The command to worship at his holy mountain — Zion/Jerusalem — situates praise within a specific, sacred geography. This is not abstract spirituality; it is embodied, localized worship. The mountain is holy not because of its geology but because of God's chosen dwelling there (cf. Ps. 2:6; 48:1–2). The Fathers saw in this "holy mountain" a type (typos) of the Church, the new Zion, and ultimately of Heaven itself — the place where perfect worship is eternally offered.
"For the LORD Our God Is Holy"
The refrain closes with the foundational reason for all exaltation: kî-qādôsh YHWH ʾĕlōhênû — "for holy is the LORD our God." The Hebrew qādôsh (holy) denotes radical otherness, transcendence, and moral perfection. This is no mere attribute added to God; as Aquinas would later systematize, holiness is constitutive of the divine nature itself. The triple deployment of this holiness refrain across the psalm (vv. 3, 5, 9) unmistakably evokes the Trisagion of Isaiah 6:3 — "Holy, holy, holy is the LORD of hosts" — and finds its fullest liturgical expression in the Sanctus of the Mass.
Typological and Spiritual Senses
In the allegorical sense, Zion and its "holy mountain" point to the Church, the new Jerusalem, where Christ the eternal King is enthroned and continually worshipped in the Eucharist. In the , the imperative to "exalt" God calls every Catholic to an interior reorientation — placing God above all competing loves, achievements, and anxieties.
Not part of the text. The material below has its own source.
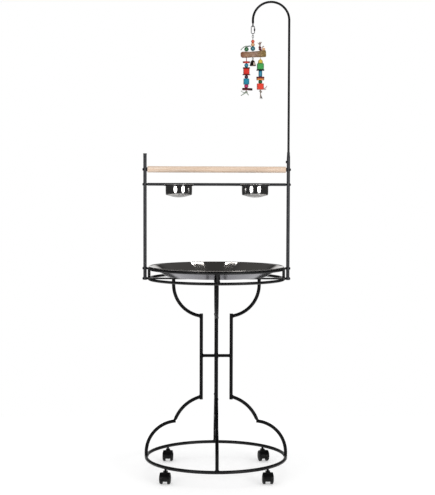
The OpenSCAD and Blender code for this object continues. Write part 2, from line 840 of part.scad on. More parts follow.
// Places a caster's piece, drawn with its stem on the Z axis and its axle towards -Y
module at_corner(i) {
    translate([corners[i].x * caster_xy, corners[i].y * caster_xy, 0])
        rotate([0, 0, corner_yaw[i]])
            children();
}

// Housing in its side view: the web's disc, the stem's socket and the hood's curved roof
module housing_web() {
    axle_z = wheel_d / 2;
    socket_top = axle_z + hood_r + 1.6;
    union() {
        translate([-trail, axle_z])
            circle(r = axle_z - 8);
        translate([-trail, axle_z - 4])
            square([trail, hood_r - 2]);
        translate([-stem_d / 2 - 3, axle_z + 1])
            square([stem_d + 6, socket_top - axle_z - 1]);
    }
}

// Radius of the hood's roof at a share of its half width
function roof_r(share) = hood_r - hood_crown * pow(abs(share), 3);

// Half turn of an arched section about the axle, open below
module hood() {
    shares = [-1:0.125:1];
    rotate([0, 90, 0])
        rotate([0, 0, 90])
            rotate_extrude(angle = 180)
                polygon(concat(
                    [for (t = shares) [roof_r(t), t * hood_w / 2]],
                    [for (t = shares) [roof_r(t) - hood_t, -t * hood_w / 2]]
                ));
}

module caster_housing() {
    axle_z = wheel_d / 2;
    color("#17171a")
        difference() {
            union() {
                translate([-web_w / 2, 0, 0])
                    rotate([90, 0, 90])
                        linear_extrude(height = web_w)
                            housing_web();
                translate([0, -trail, axle_z])
                    hood();
            }
            translate([0, 0, stem_low_z - rest_gap])
                cylinder(h = wheel_d, d = stem_d + 2 * run_gap);
            translate([0, -trail, 0])
                x_rod(-web_w, web_w, axle_z, axle_d);
        }
}

module caster_axle() {
    color("#9a9b9e")
        translate([0, -trail, 0])
            x_rod(-axle_half, axle_half, wheel_d / 2, axle_d - 2 * run_gap);
}

// Wheel with a narrow tread, a domed outer face round a small hub and a hollow inner side
module caster_wheel(side) {
    r = wheel_d / 2;
    tread_w = 4;
    dome = [for (a = [0:7.5:82.5]) [r * pow(cos(a), 2 / 3), tread_w + (wheel_w - tread_w) * pow(sin(a), 2 / 3)]];
    color("#1b1b1e")
        translate([0, -trail, r])
            rotate([0, side * 90, 0])
                translate([0, 0, wheel_in_x])
                    difference() {
                        rotate_extrude()
                            polygon([
                                [0, 0], [r - 0.8, 0], [r, 0.8], for (p = dome) p,
                                [4.5, wheel_w - 0.4], [3.5, wheel_w], [0, wheel_w],
                            ]);
                        difference() {
                            translate([0, 0, -cut])
                                cylinder(h = wheel_w - 5.5 + cut, r = r - 3);
                            translate([0, 0, -2 * cut])
                                cylinder(h = wheel_w + cut, r = axle_d / 2 + 2.2);
                            for (a = [0:60:300])
                                rotate([0, 0, a])
                                    translate([0, -0.8, -2 * cut])
                                        cube([r, 1.6, wheel_w]);
                        }
                        translate([0, 0, -cut])
                            cylinder(h = axle_half - wheel_in_x + 0.4 + cut, d = axle_d);
                    }
}

// Places a toy piece, drawn with the hanger on the Z axis
module on_hanger() {
    translate([hook_x, 0, 0])
        children();
}

module quick_link() {
    color("#a7a8aa")
        on_hanger()
            wire_link(link_top_z, link_end_r, link_side, link_wire_d);
}

module quick_link_nut() {
    color("#2a2a2c")
        on_hanger()
            translate([link_end_r, 0, link_low_z + link_side / 2 - link_nut_len / 2])
                difference() {
                    cylinder(h = link_nut_len, d = link_nut_d);
                    translate([0, 0, -cut])
                        cylinder(h = link_nut_len + 2 * cut, d = link_wire_d + 2 * run_gap);
                }
}

module chain_links() {
    color("#8d8f92")
        on_hanger() {
            rotate([0, 0, 90])
                wire_link(chain_1_top, chain_end_r, chain_side, wire_d);
            wire_link(chain_2_top, chain_end_r, chain_side, wire_d);
        }
}

// Hanger wire with an eye at each end, each eye closed by a neck of wound wire
module toy_wire() {
    neck_len = 2.2;
    color("#8d8f92")
        on_hanger() {
            rotate([0, 0, 90])
                bent_rod([0, eye_z], eye_r, 0, 360, wire_d);
            bent_rod([0, low_eye_z], eye_r, 0, 360, wire_d);
            for (z = [eye_z - eye_r - neck_len, low_eye_z + eye_r - neck_rise])
                translate([0, 0, z])
                    cylinder(h = neck_len + neck_rise, d = 2 * wire_d);
            translate([0, 0, low_eye_z + eye_r])
                cylinder(h = eye_z - low_eye_z - 2 * eye_r, d = wire_d);
        }
}

// Round bead or drum with a bore, standing on z = 0
module bead(d, h, bore) {
    translate([0, 0, h / 2])
        rotate_extrude()
            intersection() {
                circle(d = d > h ? d : norm([d, h * 0.6]));
                translate([bore / 2, -h / 2])
                    square([(d - bore) / 2, h]);
            }
}

module top_beads() {
    bore = wire_d + 2 * hole_gap;
    on_hanger() {
        for (i = [0:2])
            color(hanger_beads[i][3])
                translate([0, 0, hanger_bead_top - stack_len(hanger_beads, i + 1)])
                    bead(hanger_beads[i][1], hanger_beads[i][2] - stack_gap, bore);
        color("#2f7d4a")
            translate([-left_strand_x, 0, log_z + log_top_at(-left_strand_x) + rest_gap])
                bead(lace_bead[0], lace_bead[1], cord_d + 2 * hole_gap);
    }
}

module log() {
    color("#a8876a")
        on_hanger()
            difference() {
                translate([log_shift, 0, log_z])
                    rotate([0, 90 - log_tilt, 0])
                        translate([0, 0, -log_len / 2])
                            cylinder(h = log_len, d1 = log_left_d, d2 = log_right_d);
                for (x = [-left_strand_x, right_strand_x])
                    translate([x, 0, log_z - log_right_d])
                        cylinder(h = 2 * log_right_d, d = cord_d + 2 * hole_gap);
                translate([0, 0, log_z - log_right_d])
                    cylinder(h = 2 * log_right_d, d = wire_d + 2 * hole_gap);
            }
}

// Cord ends that are tied on top of the log
module top_knots() {
    left_z = log_z + log_top_at(-left_strand_x) + 2 * rest_gap + lace_bead[1];
    right_z = log_z + log_top_at(right_strand_x) + rest_gap;
    on_hanger() {
        color("#8f968c") {
            translate([-left_strand_x, 0, left_z]) {
                translate([0, 0, -lace_bead[1]])
                    cylinder(h = lace_bead[1] + 3, d = cord_d - 0.4);
                translate([0, 0, 3])
                    sphere(d = 6);
                for (a = [-75, 60])
                    translate([0, 0, 3])
                        rotate([0, a, 0])
                            cylinder(h = 13, d1 = cord_d - 0.4, d2 = cord_d - 1);
            }
        }
        color("#7a1d2c") {
            translate([right_strand_x, 0, right_z + 3.5]) {
                translate([0, 0, -3.5])
                    cylinder(h = 14, d = 5);
                sphere(d = 7);
                translate([0, 0, 6])
                    sphere(d = 7.5);
                translate([0, 0, 10])
                    cylinder(h = 13, d1 = 4, d2 = 9);
                translate([1, 0, 5])
                    rotate([0, 50, 0])
                        cylinder(h = 13, d1 = 4, d2 = 6);
            }
        }
    }
}

// Slab with its four upright edges cut back by c, bored for the cord
module bored_slab(w, h, depth, c, bore) {
    x = w / 2;
    y = depth / 2;
    difference() {
        linear_extrude(height = h)
            polygon([
                [c - x, -y], [x - c, -y], [x, c - y], [x, y - c],
                [x - c, y], [c - x, y], [-x, y - c], [-x, c - y],
            ]);
        translate([0, 0, -cut])
            cylinder(h = h + 2 * cut, d = bore);
    }
}

// Bead with a flat foot and a domed top
module bored_dome(w, h, bore) {
    foot = h * 0.35;
    rise = arc_points([0, 0], 1, 0, 75, 8);
    rotate_extrude()
        polygon([
            [bore / 2, 0], for (p = rise) [p.x * w / 2, foot + p.y * (h - foot)],
            [bore / 2, h],
        ]);
}

// One strand piece standing on z = 0, bored for the cord
module strand_piece(form, w, h, depth) {
    bore = cord_d + 2 * hole_gap;
    if (form == "bead")
        bead(w, h, bore);
    if (form == "dome")
        bored_dome(w, h, bore);
    if (form == "block")
        bored_slab(w, h, depth, 1.6, bore);
    if (form == "slat")
        bored_slab(w, h, depth, depth * 0.3, bore);
    if (form == "stick")
        difference() {
            translate([w * 0.1, 0, 0])
                x_rod(-w / 2, w / 2, h / 2, depth);
            translate([0, 0, -cut])
                cylinder(h = h + 2 * cut, d = bore);
        }
}

module strand_blocks(stack, x, top_z) {
    on_hanger()
        for (i = [0:len(stack) - 1])
            color(stack[i][4])
                translate([x, 0, top_z - stack_len(stack, i + 1)])
                    strand_piece(stack[i][0], stack[i][1], stack[i][2] - stack_gap, stack[i][3]);
}

module left_strand_blocks() {
    strand_blocks(left_stack, -left_strand_x, left_top_z - left_drop);
}

module right_strand_blocks() {
    strand_blocks(right_stack, right_strand_x, right_top_z - right_drop);
}

// Cord of a strand from below the log to the tied tails under its last piece
module strand_cord(x, top_z, end_z) {
    on_hanger()
        translate([x, 0, 0]) {
            translate([0, 0, end_z - 2])
                cylinder(h = top_z - rest_gap - end_z + 2, d = cord_d);
            translate([0, 0, end_z - knot_d / 2 - 0.2])
                sphere(d = knot_d);
            for (a = [-28, 10])
                translate([0, 0, end_z - knot_d / 2])
                    rotate([0, 180 + a, 0])
                        cylinder(h = knot_d / 2 + tail_len, d1 = cord_d, d2 = cord_d + 1.4);
        }
}

// Bell: a flared shell with a wire loop on its crown
module bell() {
    r = bell_d / 2;
    t = bell_wall;
    crown_r = r * 0.42;
    color("#77706a")
        on_hanger() {
            translate([0, 0, bell_low_z])
                rotate_extrude()
                    polygon([
                        [0, bell_h], [crown_r, bell_h], [crown_r + 1.4, bell_h - 1],
                        [r * 0.6, bell_h * 0.6], [r * 0.7, bell_h * 0.3], [r, bell_h * 0.05], [r, 0],
                        [r - t, 0], [r * 0.7 - t, bell_h * 0.3], [r * 0.6 - t, bell_h * 0.6],
                        [crown_r + 0.4, bell_h - 2.4 * t], [0, bell_h - 2 * t],
                    ]);
            rotate([0, 0, 90])
                bent_rod([0, bell_loop_z], bell_loop_r, 0, 360, wire_d - 0.2);
        }
}

module clapper() {
    ball_z = bell_low_z + clapper_d / 2 - 1;
    hang_z = bell_low_z + bell_h - 2 * bell_wall - rest_gap;
    color("#d8b08a")
        on_hanger() {
            translate([0, 0, ball_z])
                cylinder(h = hang_z - ball_z, d = 1.6);
            translate([0, 0, ball_z])
                sphere(d = clapper_d);
        }
}

base_ring();
leg_at(180);  // left_leg
leg_at(0);  // right_leg
leg_at(270);  // front_leg
leg_at(90);  // back_leg
leg_cross_tie();
tray_ring(low_hoop_z);  // lower_tray_ring
tray_ring(top_hoop_z);  // upper_tray_ring
ring_struts();
tray_cross_bars();
leg_top_screws();
tray();
left_upright();
right_upright();
left_upright_plug();
ring_bolts();
ring_bolt_spacers();
perch();
perch_screws();
perch_washers();
cup_crossbar();
crossbar_screws();
crossbar_bushes();
cup_ring(-cup_x);  // left_cup_ring
cup_ring(cup_x);  // right_cup_ring
cup(-cup_x);  // left_cup
cup(cup_x);  // right_cup
toy_hook();
hook_set_screw();
caster_stems();
for (i = [0:3]) {
    at_corner(i) caster_housing();
    at_corner(i) caster_axle();
    at_corner(i) caster_wheel(-1);
    at_corner(i) caster_wheel(1);
}
quick_link();
quick_link_nut();
chain_links();
toy_wire();
top_beads();
log();
top_knots();
strand_cord(-left_strand_x, left_top_z, left_end_z);  // left_cord
left_strand_blocks();
strand_cord(right_strand_x, right_top_z, right_end_z);  // right_cord
right_strand_blocks();
bell();
clapper();
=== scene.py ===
# Looks of a parrot stand: a wheeled hoop base, bent legs, a steel tray, two cups, a perch and a hanging toy
import math

import bmesh
import bpy
import numpy as np
from mathutils import Matrix, Vector


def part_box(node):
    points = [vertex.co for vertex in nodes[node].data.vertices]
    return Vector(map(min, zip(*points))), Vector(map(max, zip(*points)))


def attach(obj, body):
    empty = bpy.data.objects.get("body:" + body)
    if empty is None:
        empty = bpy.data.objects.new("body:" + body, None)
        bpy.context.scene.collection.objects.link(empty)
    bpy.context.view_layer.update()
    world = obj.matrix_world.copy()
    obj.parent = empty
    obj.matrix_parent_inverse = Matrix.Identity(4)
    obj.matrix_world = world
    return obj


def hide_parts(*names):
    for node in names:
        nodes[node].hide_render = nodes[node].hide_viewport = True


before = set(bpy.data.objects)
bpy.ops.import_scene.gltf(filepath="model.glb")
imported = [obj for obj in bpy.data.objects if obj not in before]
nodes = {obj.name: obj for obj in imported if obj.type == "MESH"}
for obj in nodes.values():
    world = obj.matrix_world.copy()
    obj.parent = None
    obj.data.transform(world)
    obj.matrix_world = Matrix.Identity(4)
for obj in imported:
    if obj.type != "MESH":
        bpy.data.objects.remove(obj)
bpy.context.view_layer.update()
mm = 0.001
print("frame loaded:", len(nodes), "nodes")


def topOf(name):
    # Height of a node's highest point, in millimetres
    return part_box(name)[1][2] / mm


def footOf(name):
    # Height of a node's lowest point, in millimetres
    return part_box(name)[0][2] / mm


def middleOf(name):
    return (topOf(name) + footOf(name)) / 2


def placeObject(name, data):
    made = bpy.data.objects.new(name, data)
    bpy.context.scene.collection.objects.link(made)
    return made


# Camera: the photograph's view, a little above the perch and looking slightly down
cameraSet = {"distance": 4.352, "sideways": -0.0662, "height": 1.0332, "lens": 89.89,
             "turn": -0.917, "tiltDown": 3.1, "roll": 0.1655}
cameraData = bpy.data.cameras.new("photoCamera")
cameraData.lens = cameraSet["lens"]
cameraData.sensor_width = 36
cameraData.clip_end = 60
photoCamera = placeObject("photoCamera", cameraData)
photoCamera.location = (cameraSet["sideways"], -cameraSet["distance"], cameraSet["height"])
turned = Matrix.Rotation(math.radians(cameraSet["turn"]), 4, "Z")
tilted = Matrix.Rotation(math.radians(90 - cameraSet["tiltDown"]), 4, "X")
rolled = Matrix.Rotation(math.radians(cameraSet["roll"]), 4, "Z")
photoCamera.rotation_euler = (turned @ tilted @ rolled).to_euler()
bpy.context.scene.camera = photoCamera
bpy.context.scene.view_settings.view_transform = "Standard"


# Materials

def hexToLinear(code):
    # sRGB hex to the linear values that the shader works in
    values = [int(code[i:i + 2], 16) / 255 for i in (1, 3, 5)]
    return tuple(v / 12.92 if v <= 0.04045 else ((v + 0.055) / 1.055) ** 2.4 for v in values) + (1.0,)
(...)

In the , this verse anticipates the unending doxology of Heaven, where the saints and angels exalt the thrice-holy God for all eternity (Rev. 4:8–11).
Catholic tradition illuminates this verse with singular richness at several levels.
The Holiness of God and the Catechism. The Catechism of the Catholic Church teaches that "God alone IS" in the full sense — His holiness is not a quality He possesses but the very ground of His being (CCC 213). To "exalt" Him is, therefore, an act of adoration, which the Catechism identifies as the first and foundational act of the virtue of religion: "Adoration is the first attitude of man acknowledging that he is a creature before his Creator" (CCC 2628). Psalm 99:9 is thus not merely poetic praise but a school of authentic Catholic spirituality.
The Church Fathers. St. Augustine, in his Expositions on the Psalms, treats the holy mountain as the body of Christ — the Church — upon which worship is truly rendered: "Worship at his holy mountain, that is, worship in the Church, which is built upon the holy mountain, Christ." St. John Chrysostom sees in the repeated refrain a pedagogical insistence: God must be continually re-exalted in the heart because the human mind tends always downward toward earthly preoccupations.
Liturgical Theology. The Council of Trent's teaching on the sacrifice of the Mass underscores that the Eucharist is the supreme act of latria — the exaltation and worship due to God alone (DS 1740). Every Mass is, in effect, the living liturgical performance of Psalm 99:9: the People of God, gathered at the new holy mountain of the altar, exalt the Lord in the only sacrifice worthy of His holiness.
St. Thomas Aquinas (Summa Theologiae II-II, q. 81) defines the virtue of religion as rendering to God the honor (cultus) He is due by reason of His supreme excellence — precisely what this verse commands.
For a contemporary Catholic, Psalm 99:9 arrives as a counter-cultural summons. In a culture that reflexively centers the self — its feelings, its achievements, its brands of spirituality — this verse insists that the primary orientation of a human life is upward and outward toward God. The word "exalt" demands something concrete: showing up for Sunday Mass even when it is inconvenient, spending time in Eucharistic adoration, choosing liturgical prayer over self-generated religious sentiment.
Practically, a Catholic can pray this verse as a daily "reset" — particularly in moments of anxiety, ambition, or self-absorption. When work pressure, family conflict, or social comparison tempts us to enthrone ourselves or our fears, the psalm's imperative cuts through: Exalt Yahweh, our God. Not your career. Not your reputation. Not your political tribe.
Parish communities can use this verse as a lens for examining whether their liturgical life actually prioritizes the exaltation of God or has drifted toward entertainment, comfort, or self-expression. The "holy mountain" is still present — in every tabernacle — and the command to worship there remains as urgent as ever.